What is asked: Set down exactly the lines in the records below that run from the line with "const hull = new" to the line with "obj.parent = None", inclusive, and nothing more.

CAD and scene scripts:

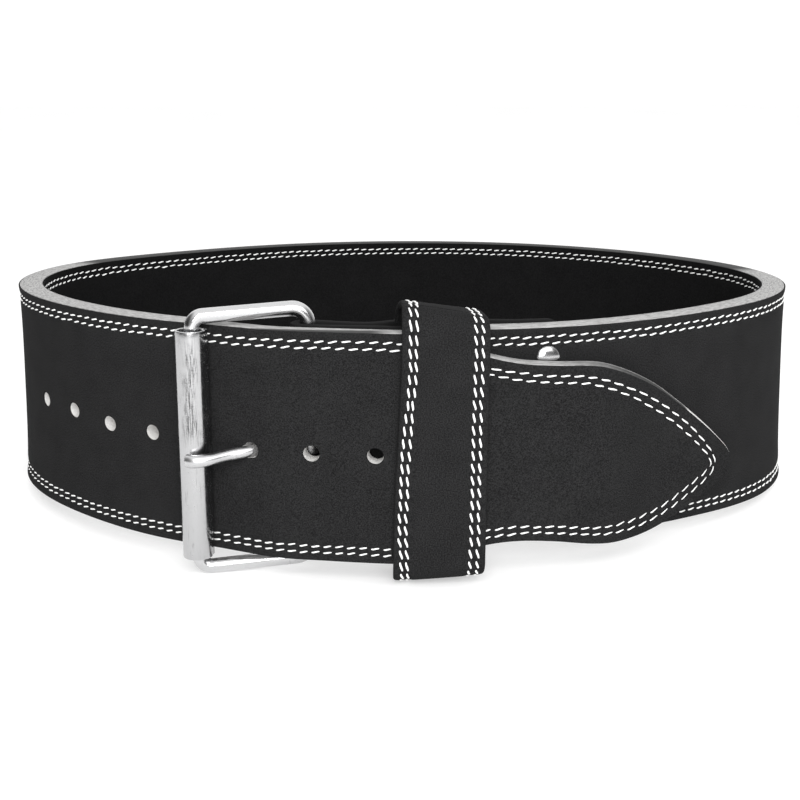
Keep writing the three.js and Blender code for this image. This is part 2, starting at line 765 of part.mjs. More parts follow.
function restFacet(meshes) {
  const centre = centreOfMass(meshes);
  const hull = new ConvexHull().setFromPoints(meshes.flatMap((mesh) => cornersOf(mesh.geometry)));
  const down = new THREE.Ray(centre, new THREE.Vector3(0, 0, -1));
  const hit = new THREE.Vector3();
  return hull.faces.find((face) => {
    const [a, b, c] = [face.edge, face.edge.next, face.edge.next.next].map((edge) => edge.head().point);
    down.direction.copy(face.normal);
    return face.normal.z < -0.9 && down.intersectTriangle(a, b, c, false, hit);
  });
}

function standing(meshes) {
  const belt = new THREE.Group();
  belt.add(...meshes);
  belt.quaternion.setFromUnitVectors(restFacet(meshes).normal, new THREE.Vector3(0, 0, -1));
  belt.updateMatrixWorld(true);
  const box = new THREE.Box3().setFromObject(belt, true);
  const middle = box.getCenter(new THREE.Vector3());
  belt.position.set(-middle.x, -middle.y, -box.min.z);
  const root = new THREE.Group();
  root.add(belt);
  return root;
}

export default standing(beltPieces());
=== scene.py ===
import math

import bpy
import numpy as np
from mathutils import Matrix, Quaternion, Vector


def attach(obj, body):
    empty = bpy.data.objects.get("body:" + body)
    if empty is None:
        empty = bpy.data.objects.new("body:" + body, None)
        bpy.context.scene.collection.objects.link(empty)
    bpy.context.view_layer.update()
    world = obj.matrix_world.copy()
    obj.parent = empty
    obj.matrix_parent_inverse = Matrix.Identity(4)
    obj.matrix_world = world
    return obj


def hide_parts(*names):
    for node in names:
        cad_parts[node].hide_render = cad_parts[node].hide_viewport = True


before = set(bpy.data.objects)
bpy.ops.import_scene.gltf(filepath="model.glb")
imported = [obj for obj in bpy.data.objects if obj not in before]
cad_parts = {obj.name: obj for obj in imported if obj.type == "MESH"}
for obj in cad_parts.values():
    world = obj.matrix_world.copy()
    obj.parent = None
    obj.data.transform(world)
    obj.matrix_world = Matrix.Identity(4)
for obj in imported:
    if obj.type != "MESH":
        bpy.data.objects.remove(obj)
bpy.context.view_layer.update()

# A leather lifting belt, buckled, standing on its lower edge. Metres.
# Leather is made flat on a bench: x runs along the strap from its buckle end, y is the height
# above the lower edge, z is outwards. It is then stood on edge and bent round the waist line.

strap = {
    "width": 0.1,
    "bodyThick": 0.0124,
    "tongueThick": 0.0092,
    "facing": 0.0007,
    "glue": 0.00002,
    "setback": 0.00025,
    "start": 0.002,
    "tongueLength": 0.161,
    "tipWidth": 0.003,
    "tipDrop": 0.02,
    "slip": 0.0075,
    "rightLean": 0.0046,
    "leftLean": 0.0024,
    "cup": 0.0011,
    "lowRows": (0.0031, 0.006),
    "highRows": (0.004, 0.0068),
    "grooveWidth": 0.0011,
    "grooveDepth": 0.0005,
    "edgeRound": 0.0004,
}

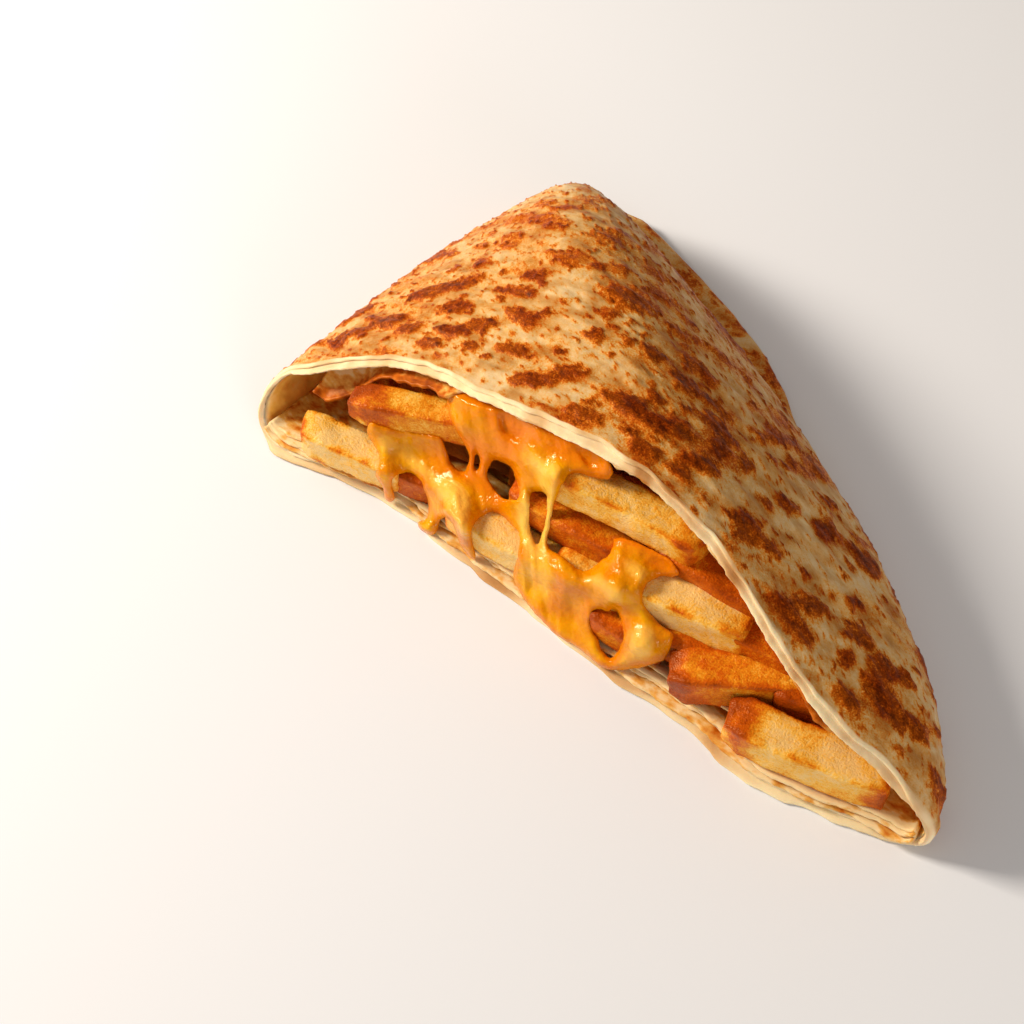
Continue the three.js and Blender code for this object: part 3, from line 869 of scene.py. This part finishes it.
def cheese_field():
    """Distance inwards from the cheese's edges over the cut, as rows of z and columns of x."""
    x, z = np.meshgrid(FIELD_X, FIELD_Z)
    places = np.stack([x.ravel(), z.ravel()], axis=-1)
    outer_edge = inside_distance(places, smooth_loop(CHEESE_EDGE)).reshape(x.shape)
    inside = half_smoothed(outer_edge, np.ones(x.shape, bool), BLUNT).ravel()
    for hole in CHEESE_HOLES:
        inside = np.minimum(inside, -inside_distance(places, smooth_loop(hole)))
    on_cut = np.stack([places[:, 0], places[:, 1], 0 * places[:, 0]], axis=-1)
    return (inside + 0.22 * ruffle(on_cut, 2.2, 2, 71)).reshape(x.shape)


CHEESE_FIELD = cheese_field()


def cheese_depth_of_edge(x, z):
    """The distance inwards from the cheese's nearest edge at places on the cut."""
    column = np.clip(np.rint((x - FIELD_X[0]) / CHEESE_CELL).astype(int), 0, len(FIELD_X) - 1)
    row = np.clip(np.rint((z - FIELD_Z[0]) / CHEESE_CELL).astype(int), 0, len(FIELD_Z) - 1)
    return CHEESE_FIELD[row, column]


def seen_on_cut(points):
    """Where points lie on the cut when they are looked at along the way the cheese is laid."""
    moved = points.copy()
    for _ in range(8):  # each round closes most of what is left of the way
        behind = moved[:, 1] - cut_face(moved[:, 0], moved[:, 2])
        moved += LAID_FROM * (behind / 0.75)[:, None]
    return moved[:, 0], moved[:, 2]


def resting_depth(on_cut, supports):
    """How far behind the cut a straight line along LAID_FROM first meets what the cheese lies on."""
    above = on_cut + LAID_FROM * LINE
    towards = Vector(-LAID_FROM)
    depth = np.full(len(on_cut), DEEPEST)
    for number, start in enumerate(above):
        length = supports.ray_cast(Vector(start), towards)[3]
        if length is not None:
            depth[number] = min(length - LINE, DEEPEST)
    return depth


def ceiling_depth(on_cut):
    """How far behind the cut a line along LAID_FROM comes out under the bread's top layers."""
    under = np.full(len(on_cut), -99.0)  # where no bread lies over the line
    for step in np.arange(-12, 24, 0.3):
        x, y, z = (on_cut - LAID_FROM * step).T
        in_bread = (y > cut_face(x, z)) & (z > arch_height(x) - WRAP - SHEET - 1.2)
        under = np.where(in_bread, step, under)
    return under


def cheese_ribs(on_cut):
    """Low folds all over, and stronger ones down the foot, where the cheese was pulled."""
    drawn = on_cut @ np.array([[1, 0, 0], [0, 1, 0], [0.5, 0, 1]])
    pulled = (on_cut[:, 0] > -17) & (on_cut[:, 0] < 7) & (on_cut[:, 2] < 17)
    streaks = ruffle(drawn, (2.0, 40, 14), 2, 72) * np.where(pulled, 0.6, 0.3)
    return streaks + ruffle(on_cut, 4.5, 2, 73) * 0.5


def amber_light_and_shade(x, z, front, inside, swell, ribs):
    """How amber the cheese is: amber where sunk in and darker at its edges, as painted shade, and pale in
    bulges as painted light and in strings as thin drawn cheese.
    """
    in_strings = round_bump(x, z, *STRINGS)
    foot = round_bump(x, z, *FOOT)
    rim_shade = (1 - smoothstep(inside, 0.4, 1.8)) * (1 - in_strings)
    # Painted shade: more amber where the cheese lies further back, and at its edges.
    deep = 0.36 + 0.6 * smoothstep(front, -2.0, 3.0) * (1 - foot) + 0.35 * rim_shade
    # Painted light: paler on the bulges. The strings are pale as thin drawn cheese is, and the foot is
    # paler, with streaks along its folds.
    deep -= 0.3 * smoothstep(swell, 0.6, 2.6) + 0.9 * in_strings + foot * (0.08 + 0.2 * ribs)
    return np.clip(deep, 0, 1)


def blanket(mesh, front, back, keep):
    """Turns a flat grid into a closed, soft blanket between its front and back points."""
    bm = bmesh.new()
    bm.from_mesh(mesh)
    bm.verts.ensure_lookup_table()
    behind = bm.verts.layers.float_vector.new("behind")
    for vertex, ahead, aback in zip(bm.verts, front, back):
        vertex.co = ahead
        vertex[behind] = aback
    bmesh.ops.delete(bm, geom=[v for v, kept in zip(bm.verts, keep) if not kept], context="VERTS")
    made = bmesh.ops.extrude_face_region(bm, geom=bm.faces[:])["geom"]
    for vertex in (part for part in made if isinstance(part, bmesh.types.BMVert)):
        vertex.co = vertex[behind]
    every_way = {"use_axis_x": True, "use_axis_y": True, "use_axis_z": True}
    for _ in range(3):
        bmesh.ops.smooth_vert(bm, verts=bm.verts, factor=0.5, **every_way)
    bm.to_mesh(mesh)
    bm.free()
    return tidy_mesh(mesh)


def melted_cheese(supports):
    """The blanket of cheese, sagging between what it lies on, with swellings, folds, holes and strings."""
    shape = CHEESE_FIELD.shape
    slope_z, slope_x = np.gradient(CHEESE_FIELD, CHEESE_CELL)
    short = np.clip(-CHEESE_FIELD, 0, CHEESE_CELL * 1.5)  # the outermost points are moved onto the edge
    x, z = np.meshgrid(FIELD_X, FIELD_Z)
    x, z = x + slope_x * short, z + slope_z * short
    on_cut = np.stack([x, cut_face(x, z), z], axis=-1).reshape(-1, 3)
    covered = CHEESE_FIELD > -CHEESE_CELL
    inside = np.clip(CHEESE_FIELD, 0, None)

    above_floor = (z - 0.5) / LAID_FROM[2]
    rest = np.minimum(resting_depth(on_cut, supports).reshape(shape), above_floor)
    depth = rest
    for _ in range(STRETCH):
        depth = np.minimum(rest, neighbours_mean(depth, covered))
    depth = half_smoothed(depth, covered, SOFTEN)

    thickness = CHEESE_THICKNESS * np.sqrt(1 - (1 - np.clip(inside / EDGE_ROUND, 0, 1)) ** 2)
    swell = sum(out * round_bump(x, z, at, reach) for at, reach, out in CHEESE_BULGES)
    ribs = cheese_ribs(on_cut).reshape(shape)
    front = depth - thickness - swell * np.clip(inside / 2, 0, 1) + ribs * np.clip(inside / 1.5, 0, 1)
    front = np.minimum(front, rest - 0.2 * np.clip(inside, 0, 1))
    front = np.maximum(front, ceiling_depth(on_cut).reshape(shape) + 0.5)
    back = np.minimum(front + 2 * thickness + THINNEST, above_floor + THINNEST)
    back = np.maximum(front + THINNEST, back)

    mesh, column, row = grid(shape[1] - 1, shape[0] - 1)
    cell = row * shape[1] + column
    paint(mesh, "deep", amber_light_and_shade(x, z, front, inside, swell, ribs).ravel()[cell])
    sides = ((on_cut - LAID_FROM * side.reshape(-1, 1))[cell] for side in (front, back))
    return blanket(mesh, *sides, covered.ravel()[cell])


# ---------------------------------------------------------------- inner sheets
STRIP_ROWS = 46
STRIP_FROM, STRIP_TO = 0.16 * math.pi, 0.93 * math.pi  # the part of the arch that it lies under
STRIP_BACK = 0.26  # share of the depth where it ends, out of sight


def top_sheet():
    """The inner flatbread under the top: a browned strip that sags left and juts out right."""
    angles = even_angles(True, 0.8, STRIP_FROM, STRIP_TO)
    mesh, column, row = grid(len(angles) - 1, STRIP_ROWS)
    angle = angles[column]
    x = -HALF * np.cos(angle)
    left = 1 - smoothstep(x, -48, -40)
    right = bump(x, 66.0, 8.0, 1.0)
    start = 0.004 * left + 0.022 * (1 - left) - 0.034 * right
    t = row / STRIP_ROWS
    v = start + (STRIP_BACK - start) * t
    flat = outline(angle, np.ones(len(x), bool), WRAP + GAP + SHEET / 2, v)
    front = 1 - smoothstep(t, 0.0, 0.45)
    sag = 5.2 * (1 - smoothstep(x, -75, -66)) * smoothstep(x, -87, -79) + 1.6 * left
    flat[:, 2] -= sag * front + 0.4 * front * (1 + ruffle(flat, (8, 30, 30), 2, 21))
    flat[:, 1] -= 1.3 * left * front
    torn = 1.2 * ruffle(flat, (7, 30, 30), 3, 22) + 0.4 * ruffle(flat, (1.5, 30, 30), 2, 23)
    flat[:, 1] += front * torn
    move_to(mesh, flat)
    browned = np.clip(left + right, 0, 1)
    paint(mesh, "fried", np.clip(0.52 * browned * (1 - smoothstep(t, 0.03, 0.3)) + 0.12 * front, 0, 1))
    return tidy_mesh(mesh, thickness=SHEET * 0.8)


# How high the leaves under the chips are piled at places along the cut, and how far each stands back.
LEAF_PILE = [
    (-84, 3.4), (-60, 5.0), (-30, 6.2), (-8, 6.4), (10, 4.4), (32, 5.8), (45, 6.6), (57, 4.2), (84, 3.9),
]
LEAF_STEPS = [-0.6, 0.8, 0.0, 1.4]
PILE_ROWS = 26
PILE_FROM, PILE_TO = 0.06 * math.pi, 0.96 * math.pi
PILE_BACK = 0.2  # share of the depth where they end, out of sight
FLAKE = 0.55  # thickness of a leaf


def bottom_leaves():
    """Thin flaky leaves of the inner flatbread under the chips, each with its own torn edge."""
    leaves = []
    pile_x, pile_z = zip(*LEAF_PILE)
    angles = even_angles(False, 0.9, PILE_FROM, PILE_TO)
    for number, back in enumerate(LEAF_STEPS):
        mesh, column, row = grid(len(angles) - 1, PILE_ROWS)
        t = row / PILE_ROWS
        start = back / DEPTH
        depth = WRAP + 0.35 + 0.2 * number
        flat = outline(angles[column], np.zeros(len(t), bool), depth, start + (PILE_BACK - start) * t)
        front = 1 - smoothstep(t, 0.0, 0.35)
        top = np.interp(flat[:, 0], pile_x, pile_z) - WRAP - 0.5
        share = number / (len(LEAF_STEPS) - 1)
        lift = top * share * (0.85 + 0.3 * ruffle(flat, (14, 30, 30), 2, 51 + number))
        flat[:, 1] += (cut_face(flat[:, 0], lift) - cut_face(flat[:, 0], 0)) * (1 - t)
        torn = 1.1 * ruffle(flat, (12, 30, 30), 2, 31 + number)
        torn += 0.3 * ruffle(flat, (1.8, 30, 30), 2, 41 + number)
        flat[:, 1] += front * torn
        flat[:, 2] += front * (lift + 0.3 * ruffle(flat, (9, 30, 30), 2, 61 + number))
        move_to(mesh, flat)
        edge_tone = 0.15 * (number == 0) + 0.20 * ruffle(flat, (8, 4, 4), 2, 65 + number)
        # Browner further back, in under the chips.
        paint(mesh, "fried", np.clip(0.08 + edge_tone * front + 0.3 * smoothstep(t, 0.04, 0.2), 0, 1))
        leaves.append(tidy_mesh(mesh, thickness=FLAKE))
    return join_meshes(leaves, "leaves")


# ---------------------------------------------------------------- putting it together
FURTHEST_SUPPORT = 40.0  # the cheese reaches nothing behind this,
BREAD_SUPPORT = 7.0  # and of the outer wrap it lies only on what is lower than this


def supports_of(wrap, *others):
    """What the cheese can lie on: the low front of the wrap, and the front of the other meshes."""
    bm = bmesh.new()
    bm.from_mesh(wrap)
    bmesh.ops.delete(bm, geom=[v for v in bm.verts if v.co.z > BREAD_SUPPORT], context="VERTS")
    for mesh in others:
        bm.from_mesh(mesh)
    bmesh.ops.delete(bm, geom=[v for v in bm.verts if v.co.y > FURTHEST_SUPPORT], context="VERTS")
    tree = BVHTree.FromBMesh(bm)
    bm.free()
    return tree


def filled_wrap():
    """Makes every piece of the wedge; the cheese is shaped last, because it lies on the others."""
    wrap, strip, leaves = outer_wrap(), top_sheet(), bottom_leaves()
    sticks, core = chips(), chip_core()
    cheese = melted_cheese(supports_of(wrap, leaves, sticks, core))
    piece("toasted_wrap", wrap, TOASTED, "wrap", "outer_wrap")
    piece("lower_leaf", lower_leaf(), TOASTED, "wrap", "outer_wrap")
    piece("inner_top", strip, INNER, "inner_sheet", "inner_top_sheet")
    piece("inner_leaves", leaves, INNER, "inner_sheet", "inner_bottom_sheet")
    piece("chips", sticks, POTATO, "chips", "chip_filling")
    piece("chip_core", core, POTATO, "chips", "chip_filling")
    piece("melted_cheese_sheet", cheese, CHEDDAR, "cheese", "melted_cheese")


filled_wrap()

# ---------------------------------------------------------------- floor, light and camera
FLOOR_HALF, FLOOR_DROP = 4.0, 0.0002  # metres; it lies a hair below the underside
AZIMUTH, ELEVATION, ROLL = math.radians(40.8), math.radians(55.4), math.radians(-3.5)
CAMERA_DISTANCE = 439.0
FOCAL_LENGTH, SENSOR_WIDTH = 65, 36
LOOK_AT = Vector((-27.6, 15.0, 1.8))


def floor():
    bm = bmesh.new()
    bmesh.ops.create_grid(bm, x_segments=1, y_segments=1, size=FLOOR_HALF)
    mesh = mesh_of(bm, "floor")
    mesh.materials.append(pale_backdrop())
    made = place("floor", mesh)
    made.location.z = -FLOOR_DROP


def camera_axes():
    """The camera's right, its up, and the way from what it looks at back to it."""
    level = Vector((math.cos(AZIMUTH), math.sin(AZIMUTH), 0))
    away = Vector((math.sin(AZIMUTH), -math.cos(AZIMUTH), 0)) * math.cos(ELEVATION)
    back = away + Vector((0, 0, math.sin(ELEVATION)))
    upright = back.cross(level)
    right = math.cos(ROLL) * level + math.sin(ROLL) * upright
    up = -math.sin(ROLL) * level + math.cos(ROLL) * upright
    return right, up, back


def camera():
    right, up, back = camera_axes()
    lens = bpy.data.cameras.new("camera")
    lens.lens = FOCAL_LENGTH
    lens.sensor_width = SENSOR_WIDTH
    lens.clip_start = 0.01
    turn = Matrix((right, up, back)).transposed().to_4x4()
    eye = (LOOK_AT + back * CAMERA_DISTANCE + Vector(ORIGIN)) * MM
    made = place("camera", lens)
    made.matrix_world = Matrix.Translation(eye) @ turn
    bpy.context.scene.camera = made


def softbox(name, towards, distance, size, power, tint="#ffffff"):
    """A square lamp that faces the food from the given direction; distance and size are in metres."""
    lamp = bpy.data.lights.new(name, "AREA")
    lamp.size = size
    lamp.energy = power
    lamp.color = linear(tint)[:3]
    aim = towards.normalized()
    turn = aim.to_track_quat("Z", "Y").to_matrix().to_4x4()
    place(name, lamp).matrix_world = Matrix.Translation(aim * distance) @ turn


def studio():
    """A small warm key from the upper left, a broad fill from the front, and a dim warm room."""
    right, up, back = camera_axes()
    softbox("key", -0.86 * right + 0.50 * up + 0.26 * back, 0.9, 0.22, 10.2, "#fff1dc")
    softbox("fill", 0.30 * right - 0.62 * up + 0.70 * back, 1.2, 0.5, 4.2)
    world = bpy.data.worlds.new("studio")
    world.use_nodes = True
    room = world.node_tree.nodes["Background"]
    room.inputs["Color"].default_value = linear("#fff0dc")
    room.inputs["Strength"].default_value = 0.37
    bpy.context.scene.world = world
    bpy.context.scene.view_settings.view_transform = "Standard"


floor()
camera()
studio()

Complete answer:
  const hull = new ConvexHull().setFromPoints(meshes.flatMap((mesh) => cornersOf(mesh.geometry)));
  const down = new THREE.Ray(centre, new THREE.Vector3(0, 0, -1));
  const hit = new THREE.Vector3();
  return hull.faces.find((face) => {
    const [a, b, c] = [face.edge, face.edge.next, face.edge.next.next].map((edge) => edge.head().point);
    down.direction.copy(face.normal);
    return face.normal.z < -0.9 && down.intersectTriangle(a, b, c, false, hit);
  });
}

function standing(meshes) {
  const belt = new THREE.Group();
  belt.add(...meshes);
  belt.quaternion.setFromUnitVectors(restFacet(meshes).normal, new THREE.Vector3(0, 0, -1));
  belt.updateMatrixWorld(true);
  const box = new THREE.Box3().setFromObject(belt, true);
  const middle = box.getCenter(new THREE.Vector3());
  belt.position.set(-middle.x, -middle.y, -box.min.z);
  const root = new THREE.Group();
  root.add(belt);
  return root;
}

export default standing(beltPieces());
=== scene.py ===
import math

import bpy
import numpy as np
from mathutils import Matrix, Quaternion, Vector


def attach(obj, body):
    empty = bpy.data.objects.get("body:" + body)
    if empty is None:
        empty = bpy.data.objects.new("body:" + body, None)
        bpy.context.scene.collection.objects.link(empty)
    bpy.context.view_layer.update()
    world = obj.matrix_world.copy()
    obj.parent = empty
    obj.matrix_parent_inverse = Matrix.Identity(4)
    obj.matrix_world = world
    return obj


def hide_parts(*names):
    for node in names:
        cad_parts[node].hide_render = cad_parts[node].hide_viewport = True


before = set(bpy.data.objects)
bpy.ops.import_scene.gltf(filepath="model.glb")
imported = [obj for obj in bpy.data.objects if obj not in before]
cad_parts = {obj.name: obj for obj in imported if obj.type == "MESH"}
for obj in cad_parts.values():
    world = obj.matrix_world.copy()
    obj.parent = None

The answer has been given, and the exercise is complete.